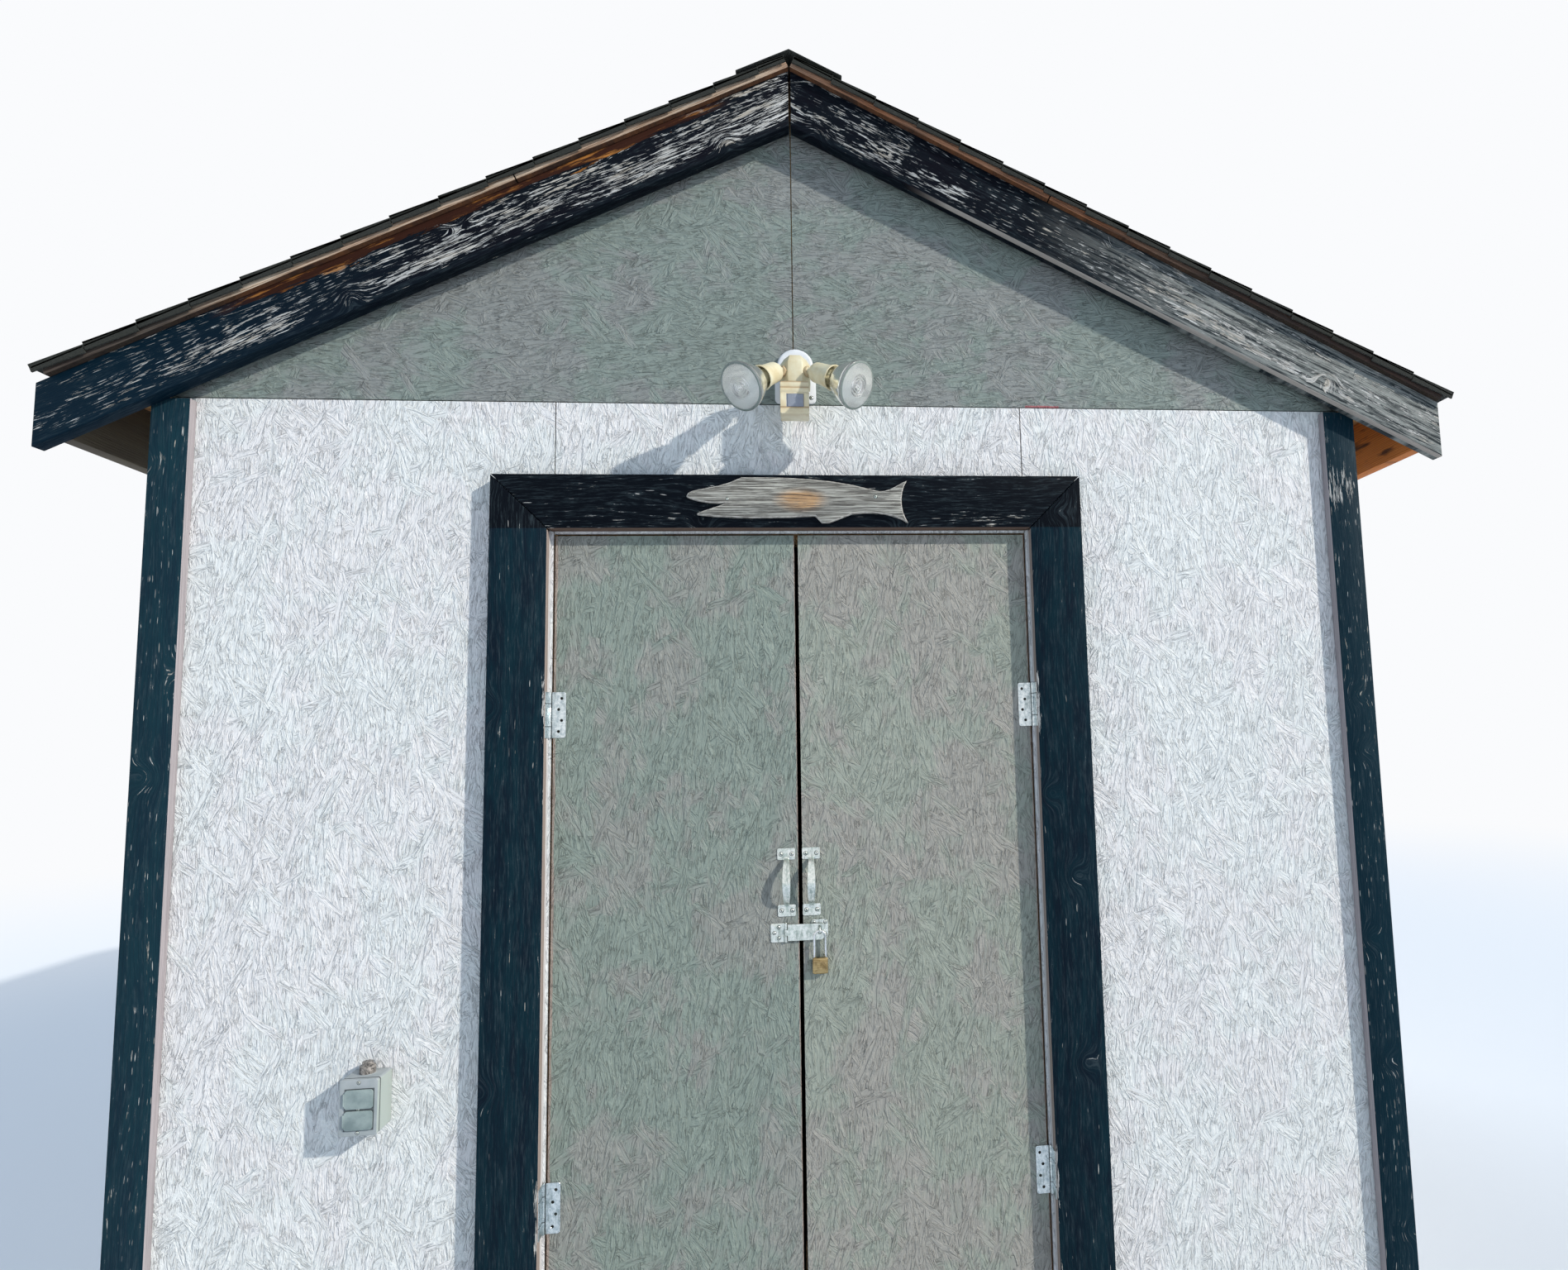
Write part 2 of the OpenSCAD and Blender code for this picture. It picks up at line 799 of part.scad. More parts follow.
// Wall plate of the twin lamp: a round cover over a screw tab
module lamp_plate() {
    cover_r = 48;
    round_r = 7;
    tab = [108, 70];
    tab_t = 9;
    tab_r = 12;
    tab_down = 63;
    color([0.9, 0.91, 0.92]) {
        translate([lamp_x, face_y, lamp_z]) rotate([90, 0, 0]) rotate_extrude() {
            square([cover_r - round_r, lamp_back]);
            square([cover_r, lamp_back - round_r]);
            translate([cover_r - round_r, lamp_back - round_r]) intersection() {
                circle(r = round_r);
                translate([-1, -1]) square(round_r + 1);
            }
        }
        translate([lamp_x, 0, lamp_z - tab_down]) wall_slab(face_y - tab_t, tab_t)
            rounded(tab[0], tab[1], tab_r);
    }
}

// Cast body of the lamp, with a facet at each side that carries an arm, and a
// sloping top
module lamp_body() {
    half_h = 37;
    gap = 0.1;
    up = 7;
    // Height and inset of the outline at the bottom, the shoulder and the top
    levels = [[-half_h, 0], [half_h * 0.45, 0], [half_h, 10]];
    color(cream) hull()
        for (level = levels)
            translate([lamp_x, face_y, arm_z + up + level[0]]) linear_extrude(0.1)
                polygon([
                    [-lamp_half + level[1], -lamp_back - gap],
                    [-lamp_half + level[1], -shoulder + level[1]],
                    [-nose_half + level[1] / 2, -lamp_front + level[1]],
                    [nose_half - level[1] / 2, -lamp_front + level[1]],
                    [lamp_half - level[1], -shoulder + level[1]],
                    [lamp_half - level[1], -lamp_back - gap]]);
}

// Each lamp's turn to the side and its tilt down, for the left and the right one
lamp_turns = [-40, 50];
lamp_tilts = [32, 27];
facet_a = atan2(lamp_front - shoulder, lamp_half - nose_half);
arm_l = 17;
lamp_reach = 163;

// Moves the children from a lamp's own frame, whose +Z runs back along the lamp from
// the middle of its lens, to its place on the arm
module at_lamp(i) {
    side = i == 0 ? -1 : 1;
    mid_x = (lamp_half + nose_half) / 2 + arm_l * sin(facet_a);
    mid_y = (lamp_front + shoulder) / 2 + arm_l * cos(facet_a);
    translate([lamp_x + side * mid_x, face_y - mid_y, arm_z])
        rotate([lamp_tilts[i] - 90, 0, lamp_turns[i]]) translate([0, 0, -lamp_reach]) children();
}

// Bell-shaped holders with a domed back, each on a threaded arm with a lock nut
module lamp_holders() {
    mouth = 83;
    neck = 104;
    floor_s = 135.5;
    dome = 140;
    mouth_r = 33;
    neck_r = 28;
    dome_r = 26;
    wall = 3;
    color(cream) for (i = [0, 1]) {
        difference() {
            union() {
                at_lamp(i) rotate_extrude()
                    polygon([
                        [0, mouth],
                        [mouth_r, mouth],
                        [neck_r, neck],
                        [dome_r, dome],
                        for (a = [15:15:90]) [dome_r * cos(a), dome + (lamp_reach - dome) * sin(a)]]);
                lamp_arm(i);
            }
            at_lamp(i) rotate_extrude()
                polygon([
                    [0, mouth - 1],
                    [mouth_r - wall, mouth - 1],
                    [neck_r - wall, neck],
                    [dome_r - wall, floor_s],
                    [0, floor_s]]);
        }
    }
}

// The arm of a lamp, square to its facet of the body, with the lock nut on it
module lamp_arm(i) {
    side = i == 0 ? -1 : 1;
    start = [lamp_x + side * (lamp_half + nose_half) / 2, face_y - (lamp_front + shoulder) / 2, arm_z];
    gap = 0.1;
    arm_r = 10;
    into_holder = 12;
    nut_r = 15;
    nut_h = 8;
    translate(start) rotate([90, 0, side * facet_a]) {
        translate([0, 0, gap]) cylinder(r = arm_r, h = arm_l + into_holder);
        translate([0, 0, gap + 1]) cylinder(r = nut_r, h = nut_h, $fn = 6);
    }
}

// Pressed reflector bulbs: a low dome of glass, a parabolic bowl, a neck and a
// screw base that stands on the floor of the holder
module lamp_bulbs() {
    rim = 8;
    bowl = 80;
    foot = 135;
    lens_r = bulb_d / 2;
    dome = 5;
    soft = 1.5;
    neck_r = 21.5;
    base_r = 13.2;
    tip_r = 5;
    fall = 1 - pow(neck_r / lens_r, 2);
    color([0.9, 0.9, 0.92]) for (i = [0, 1])
        at_lamp(i) rotate_extrude($fn = 72)
            polygon([
                for (r = [0:10:50]) [r, dome * pow(r / lens_r, 2) - dome],
                [lens_r - soft, 0],
                [lens_r, soft],
                [lens_r, rim],
                for (s = [0.08:0.115:1]) [lens_r * sqrt(1 - fall * s), rim + (bowl - rim) * s],
                [neck_r - 1, bowl + 18],
                [base_r, bowl + 25],
                [base_r, foot - 7],
                [tip_r, foot],
                [0, foot]]);
}

// Sensor head under the lamp: a grooved box with a bulged window
module motion_sensor() {
    size = [73, 58, 85];
    corner_r = 4;
    middle_x = lamp_x - 2;
    top = arm_z - 35;
    front_y = face_y - 103;
    grooves = [13, 30, 70];
    groove = [1.5, 2];
    stem = [12, 4.9];
    window = [44, 34];
    window_z = top - 50;
    bulge_r = 60;
    color(cream) {
        difference() {
            translate([middle_x, 0, top - size[2] / 2]) wall_slab(front_y, size[1])
                rounded(size[0], size[2], corner_r);
            for (down = grooves)
                translate([middle_x - size[0], front_y - 1, top - down - groove[1] / 2])
                    cube([2 * size[0], groove[0] + 1, groove[1]]);
            translate([lamp_x - window[0] / 2, front_y - 1, window_z - window[1] / 2])
                cube([window[0], 5, window[1]]);
        }
        translate([lamp_x, front_y + size[1] / 2 - 4, top]) cylinder(r = stem[0], h = stem[1]);
    }
    color([0.55, 0.6, 0.68]) intersection() {
        translate([lamp_x, front_y + bulge_r - 2, window_z - window[1] / 2 + play])
            cylinder(r = bulge_r, h = window[1] - 2 * play, $fn = 96);
        translate([lamp_x - window[0] / 2 + play, front_y - 3, window_z - window[1] / 2])
            cube([window[0] - 2 * play, 7 - play, window[1]]);
    }
}

outlet_w = 84;
outlet_h = 123;
outlet_front = face_y - 75;
// Heights of the two sockets from the middle of the box
sockets = [-27, 19];

// Weatherproof outlet box, with a hub for a pipe on top and a cover on a gasket
module outlet_box() {
    cover_t = 11;
    cover_r = 6;
    gasket = 2.5;
    groove = 2;
    socket_r = 17.5;
    hub = [17, 19];
    nut = [13, 9];
    hub_y = face_y - 30;
    hub_z = outlet_z + outlet_h / 2 - 1;
    cover_y = outlet_front + 4;
    body_y = cover_y + cover_t + gasket;
    color([0.6, 0.62, 0.63]) {
        translate([outlet_x, 0, outlet_z]) {
            wall_slab(body_y, face_y - body_y) rounded(outlet_w, outlet_h, cover_r);
            wall_slab(body_y - gasket, gasket)
                rounded(outlet_w - 2 * groove, outlet_h - 2 * groove, cover_r - 1);
            wall_slab(cover_y, cover_t) difference() {
                rounded(outlet_w, outlet_h, cover_r);
                for (z = sockets) translate([0, z]) circle(r = socket_r);
            }
        }
        translate([outlet_x, hub_y, hub_z]) cylinder(r = hub[0], h = hub[1]);
        translate([outlet_x, hub_y, hub_z + hub[1] - 1]) cylinder(r = nut[0], h = nut[1], $fn = 6);
    }
}

// Two flaps over the sockets, each with a hinge barrel at its left edge
module outlet_lids() {
    lid = [62, 42];
    lid_t = 3.8;
    lid_r = 7;
    right = 2;
    barrel_r = 2.6;
    barrel_h = 28;
    color([0.65, 0.67, 0.68])
        for (z = sockets)
            translate([outlet_x + right, 0, outlet_z + z]) {
                wall_slab(outlet_front, lid_t) rounded(lid[0], lid[1], lid_r);
                translate([-lid[0] / 2 - 1, outlet_front + 1.1, -barrel_h / 2])
                    cylinder(r = barrel_r, h = barrel_h);
            }
}

skids();
floor_joists();
floor_boards();
sole_plates();
wall_studs();
top_plates();
tie_plates();
door_header();
gable_studs();
front_wall();
side_walls();
back_wall();
gable_walls();
ridge_board();
rafters();
roof_boards();
shingles();
ridge_caps();
barge_boards();
rake_strips();
eave_fascias();
end_corner_boards();
side_corner_boards();
door_casing();
door_stops();
fixed_hinge_leaves();
fish_plaque();
lamp_plate();
lamp_body();
lamp_holders();
lamp_bulbs();
motion_sensor();
outlet_box();
outlet_lids();
left_leaf();
left_leaf_frame();
left_hinge_leaves();
left_handle();
hasp();
padlock();
right_leaf();
right_leaf_frame();
right_hinge_leaves();
right_handle();
staple_plate();
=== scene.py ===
import random
from math import atan, cos, pi, radians, sin, sqrt

import bmesh
import bpy
from mathutils import Matrix, Vector


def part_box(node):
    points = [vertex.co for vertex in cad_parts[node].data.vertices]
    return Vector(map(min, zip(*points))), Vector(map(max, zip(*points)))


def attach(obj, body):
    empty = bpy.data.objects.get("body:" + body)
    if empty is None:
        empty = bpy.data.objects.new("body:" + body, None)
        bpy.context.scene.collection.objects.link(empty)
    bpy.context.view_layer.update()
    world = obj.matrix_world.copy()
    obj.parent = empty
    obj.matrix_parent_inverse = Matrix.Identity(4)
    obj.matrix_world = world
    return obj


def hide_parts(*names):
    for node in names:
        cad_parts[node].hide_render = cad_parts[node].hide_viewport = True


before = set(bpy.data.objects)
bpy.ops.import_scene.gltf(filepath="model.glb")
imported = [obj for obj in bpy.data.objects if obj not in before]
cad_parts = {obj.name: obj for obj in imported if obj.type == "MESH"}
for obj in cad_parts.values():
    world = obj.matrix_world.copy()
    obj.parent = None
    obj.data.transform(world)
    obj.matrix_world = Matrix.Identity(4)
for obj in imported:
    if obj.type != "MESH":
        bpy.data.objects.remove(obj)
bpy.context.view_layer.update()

# Camera
# It stands before the doors at a person's eye height, where the photograph was taken,
# turned a little to the right and up, with the wide lens of the photograph.
scene = bpy.context.scene
picture_w, picture_h = 1897, 1536
eye = Vector((0.02, -3.8394, 1.672))
turn, lift, lean = radians(6.022), radians(5.649), radians(-1.455)
focal_px, view_reach = 1076.15, 200
axis_px = Vector((1086.8, 772.2))
move, rotate = Matrix.Translation, Matrix.Rotation


def linked(name, data):
    """A new object in the scene."""
    made = bpy.data.objects.new(name, data)
    scene.collection.objects.link(made)
    return made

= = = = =

Every line from the one containing "fish_plaque();" through the one containing "points = [vertex.co" is to be given again exactly, both ends included, and no line outside that range.

_OUTPUT OF THE EXERCISE_
fish_plaque();
lamp_plate();
lamp_body();
lamp_holders();
lamp_bulbs();
motion_sensor();
outlet_box();
outlet_lids();
left_leaf();
left_leaf_frame();
left_hinge_leaves();
left_handle();
hasp();
padlock();
right_leaf();
right_leaf_frame();
right_hinge_leaves();
right_handle();
staple_plate();
=== scene.py ===
import random
from math import atan, cos, pi, radians, sin, sqrt

import bmesh
import bpy
from mathutils import Matrix, Vector


def part_box(node):
    points = [vertex.co for vertex in cad_parts[node].data.vertices]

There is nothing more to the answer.